Write out, word for word, the first line of the data below and every line after it through the one containing "mark_mm: float = 0.12".

==== Provided information

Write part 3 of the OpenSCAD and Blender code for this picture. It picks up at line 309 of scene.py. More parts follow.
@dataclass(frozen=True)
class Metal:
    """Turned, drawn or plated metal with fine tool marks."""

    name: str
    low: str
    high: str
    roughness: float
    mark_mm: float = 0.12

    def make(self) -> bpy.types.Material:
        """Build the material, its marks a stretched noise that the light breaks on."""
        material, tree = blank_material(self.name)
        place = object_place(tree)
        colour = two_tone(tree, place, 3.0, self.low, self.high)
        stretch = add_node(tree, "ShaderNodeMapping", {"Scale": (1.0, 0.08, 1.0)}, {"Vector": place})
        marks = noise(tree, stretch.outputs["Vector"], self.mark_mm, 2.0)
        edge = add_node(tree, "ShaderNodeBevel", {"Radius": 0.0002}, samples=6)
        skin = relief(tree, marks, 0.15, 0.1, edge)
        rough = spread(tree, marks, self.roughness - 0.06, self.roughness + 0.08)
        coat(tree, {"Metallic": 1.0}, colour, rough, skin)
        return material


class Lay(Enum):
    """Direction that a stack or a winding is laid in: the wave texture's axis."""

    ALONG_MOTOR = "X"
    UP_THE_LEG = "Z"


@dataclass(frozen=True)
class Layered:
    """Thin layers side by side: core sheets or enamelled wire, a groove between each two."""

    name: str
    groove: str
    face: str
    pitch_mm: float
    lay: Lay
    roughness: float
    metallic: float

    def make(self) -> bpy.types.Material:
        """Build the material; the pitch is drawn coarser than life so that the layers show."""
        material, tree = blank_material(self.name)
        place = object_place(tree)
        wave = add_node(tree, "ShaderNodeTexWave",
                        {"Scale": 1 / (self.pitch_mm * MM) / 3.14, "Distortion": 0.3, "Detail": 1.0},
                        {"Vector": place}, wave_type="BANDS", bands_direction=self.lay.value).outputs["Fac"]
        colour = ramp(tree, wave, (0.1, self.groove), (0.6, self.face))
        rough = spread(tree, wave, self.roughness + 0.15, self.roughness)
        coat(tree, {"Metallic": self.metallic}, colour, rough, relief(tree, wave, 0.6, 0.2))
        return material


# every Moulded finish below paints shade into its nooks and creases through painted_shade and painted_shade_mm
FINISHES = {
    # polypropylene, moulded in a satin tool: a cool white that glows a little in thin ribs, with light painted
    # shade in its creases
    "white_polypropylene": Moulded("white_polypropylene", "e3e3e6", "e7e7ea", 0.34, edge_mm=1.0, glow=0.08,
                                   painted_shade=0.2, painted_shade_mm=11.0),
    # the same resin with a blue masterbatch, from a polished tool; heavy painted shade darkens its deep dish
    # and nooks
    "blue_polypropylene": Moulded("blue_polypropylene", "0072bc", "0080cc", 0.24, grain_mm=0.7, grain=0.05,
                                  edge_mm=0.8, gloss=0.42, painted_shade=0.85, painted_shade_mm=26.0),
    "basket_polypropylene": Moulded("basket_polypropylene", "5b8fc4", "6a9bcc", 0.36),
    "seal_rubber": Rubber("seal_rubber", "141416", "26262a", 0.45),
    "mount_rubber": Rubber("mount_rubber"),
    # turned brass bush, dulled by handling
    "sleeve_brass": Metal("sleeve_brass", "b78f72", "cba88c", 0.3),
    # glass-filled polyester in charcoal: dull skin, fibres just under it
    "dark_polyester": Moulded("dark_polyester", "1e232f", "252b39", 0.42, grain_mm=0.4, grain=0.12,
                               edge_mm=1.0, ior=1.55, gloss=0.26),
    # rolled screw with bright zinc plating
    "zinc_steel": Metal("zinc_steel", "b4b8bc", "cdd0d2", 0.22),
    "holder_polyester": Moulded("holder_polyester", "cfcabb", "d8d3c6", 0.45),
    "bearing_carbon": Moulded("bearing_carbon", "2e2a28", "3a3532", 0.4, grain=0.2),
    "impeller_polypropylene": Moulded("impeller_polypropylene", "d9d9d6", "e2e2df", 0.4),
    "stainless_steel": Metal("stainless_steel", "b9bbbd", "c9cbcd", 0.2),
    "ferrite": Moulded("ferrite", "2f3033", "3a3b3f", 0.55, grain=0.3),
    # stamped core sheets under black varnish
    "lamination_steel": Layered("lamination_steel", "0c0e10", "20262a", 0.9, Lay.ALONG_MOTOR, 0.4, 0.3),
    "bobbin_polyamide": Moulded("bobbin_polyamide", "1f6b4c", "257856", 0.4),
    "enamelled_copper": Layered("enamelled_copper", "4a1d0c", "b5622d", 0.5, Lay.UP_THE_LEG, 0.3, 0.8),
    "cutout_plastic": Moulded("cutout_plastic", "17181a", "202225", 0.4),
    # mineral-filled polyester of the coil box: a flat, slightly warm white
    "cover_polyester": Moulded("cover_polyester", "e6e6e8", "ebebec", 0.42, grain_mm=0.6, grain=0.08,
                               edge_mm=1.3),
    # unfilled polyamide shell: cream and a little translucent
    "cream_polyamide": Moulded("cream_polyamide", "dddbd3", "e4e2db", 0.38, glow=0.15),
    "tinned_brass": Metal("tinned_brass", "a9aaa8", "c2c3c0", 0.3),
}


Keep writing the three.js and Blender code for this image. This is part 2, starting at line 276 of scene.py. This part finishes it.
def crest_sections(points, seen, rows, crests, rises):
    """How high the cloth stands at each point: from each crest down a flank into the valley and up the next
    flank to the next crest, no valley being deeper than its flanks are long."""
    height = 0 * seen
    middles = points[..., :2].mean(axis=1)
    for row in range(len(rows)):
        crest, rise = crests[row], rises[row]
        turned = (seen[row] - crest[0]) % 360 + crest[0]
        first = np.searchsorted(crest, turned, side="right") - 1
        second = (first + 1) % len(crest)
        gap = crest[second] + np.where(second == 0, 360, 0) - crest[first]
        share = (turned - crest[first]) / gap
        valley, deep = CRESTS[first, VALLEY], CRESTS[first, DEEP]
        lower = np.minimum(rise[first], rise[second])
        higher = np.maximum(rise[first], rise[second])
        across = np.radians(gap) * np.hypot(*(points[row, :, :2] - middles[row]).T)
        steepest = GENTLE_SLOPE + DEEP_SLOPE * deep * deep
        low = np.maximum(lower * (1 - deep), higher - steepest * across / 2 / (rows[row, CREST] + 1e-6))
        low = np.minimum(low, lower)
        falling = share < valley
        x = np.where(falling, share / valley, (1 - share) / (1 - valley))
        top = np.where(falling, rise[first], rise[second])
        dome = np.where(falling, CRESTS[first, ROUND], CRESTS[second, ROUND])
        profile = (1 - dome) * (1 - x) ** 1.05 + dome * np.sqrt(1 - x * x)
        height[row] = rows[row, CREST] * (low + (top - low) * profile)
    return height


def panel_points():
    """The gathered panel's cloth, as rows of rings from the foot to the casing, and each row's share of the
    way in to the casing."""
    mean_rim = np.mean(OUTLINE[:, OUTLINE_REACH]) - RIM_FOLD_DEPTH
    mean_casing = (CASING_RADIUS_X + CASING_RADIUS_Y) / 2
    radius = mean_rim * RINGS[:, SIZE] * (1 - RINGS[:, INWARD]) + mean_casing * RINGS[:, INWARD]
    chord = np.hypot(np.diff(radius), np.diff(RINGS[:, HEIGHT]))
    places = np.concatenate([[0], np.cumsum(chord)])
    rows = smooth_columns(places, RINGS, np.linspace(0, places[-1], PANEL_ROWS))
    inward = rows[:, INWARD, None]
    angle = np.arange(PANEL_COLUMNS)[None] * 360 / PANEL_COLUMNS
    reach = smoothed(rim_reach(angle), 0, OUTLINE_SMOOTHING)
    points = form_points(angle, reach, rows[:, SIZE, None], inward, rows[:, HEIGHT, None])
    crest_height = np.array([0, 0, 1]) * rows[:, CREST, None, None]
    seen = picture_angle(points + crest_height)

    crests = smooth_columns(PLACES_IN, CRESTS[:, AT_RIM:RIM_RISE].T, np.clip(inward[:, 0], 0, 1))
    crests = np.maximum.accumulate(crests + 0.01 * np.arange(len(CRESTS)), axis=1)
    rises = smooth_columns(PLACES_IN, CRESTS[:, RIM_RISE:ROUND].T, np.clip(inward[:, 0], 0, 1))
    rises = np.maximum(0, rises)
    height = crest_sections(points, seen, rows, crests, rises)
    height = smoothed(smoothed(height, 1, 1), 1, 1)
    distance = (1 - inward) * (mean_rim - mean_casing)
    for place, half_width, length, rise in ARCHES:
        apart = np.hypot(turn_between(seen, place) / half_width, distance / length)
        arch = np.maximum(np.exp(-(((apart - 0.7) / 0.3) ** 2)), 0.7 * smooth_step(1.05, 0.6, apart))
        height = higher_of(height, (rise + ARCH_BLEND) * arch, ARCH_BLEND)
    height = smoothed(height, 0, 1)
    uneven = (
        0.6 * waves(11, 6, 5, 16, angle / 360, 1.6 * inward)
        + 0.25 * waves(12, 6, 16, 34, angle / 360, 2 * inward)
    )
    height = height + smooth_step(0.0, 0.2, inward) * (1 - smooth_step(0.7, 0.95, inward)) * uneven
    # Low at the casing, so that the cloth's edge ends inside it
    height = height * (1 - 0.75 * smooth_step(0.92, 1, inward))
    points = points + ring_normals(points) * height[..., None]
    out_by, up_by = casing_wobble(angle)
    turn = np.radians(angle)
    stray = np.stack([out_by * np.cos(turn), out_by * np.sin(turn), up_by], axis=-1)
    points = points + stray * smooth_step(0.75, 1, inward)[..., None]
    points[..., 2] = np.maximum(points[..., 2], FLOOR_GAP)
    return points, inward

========

* [Solution to this exercise]:
Write part 3 of the OpenSCAD and Blender code for this picture. It picks up at line 309 of scene.py. More parts follow.
@dataclass(frozen=True)
class Metal:
    """Turned, drawn or plated metal with fine tool marks."""

    name: str
    low: str
    high: str
    roughness: float
    mark_mm: float = 0.12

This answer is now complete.